I just proposed the good and cheap way to get low jitter ADC measurements.
It allows to decrease ADC phase noise and get higher speed stream from ADC with less CPU load.
And it provide you much less ADC phase noise and more easy solution than using internal ADC with DMA.
There are possible other solutions but they are not so simple and cheap, because it requires more expensive components, such as FPGA. Which are more complicated and will be overkill for the topic starter needs.
While internal ADC phase noise is limited with internal timers jitter, which is not good and you will get higher phase noise. With high clock jitter, you will get more noisy ADC output.
Since topic starter needs ADC with about 5 kHz sample rate, using audio codec will be a nice solution. Because it already has all things to capture ADC data with low clock jitter and with high dynamic range and stream that data to CPU with sample rate up to 384 kHz.
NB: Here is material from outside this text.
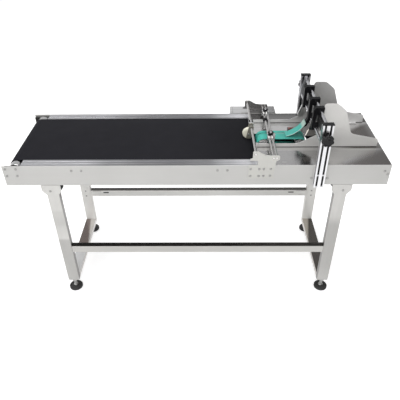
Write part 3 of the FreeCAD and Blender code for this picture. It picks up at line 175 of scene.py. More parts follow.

By using external audio codec, you can clock it from ultra low phase noise clock source and get ready to use sample stream... without having to worry about samples being taken with configured sample rate and with minimum clock jitter.
The topic starter asked for the best way to trigger ADC. And trigger it from dedicated ultra low phase noise clock source is the best way to get maximum ADC performance and minimize phase and amplitude noise on ADC output.
Any clock source from microcontroller is not good for ADC due to a very high clock jitter. Just open microcontroller datasheet and check it's jitter on GPIO, it is very high. FPGA has better jitter performance than microcontrollers, but still very bad for ADC clock. This is why using dedicated ultra low phase noise clock source is the best way to trigger ADC in order to get the best ADC performance.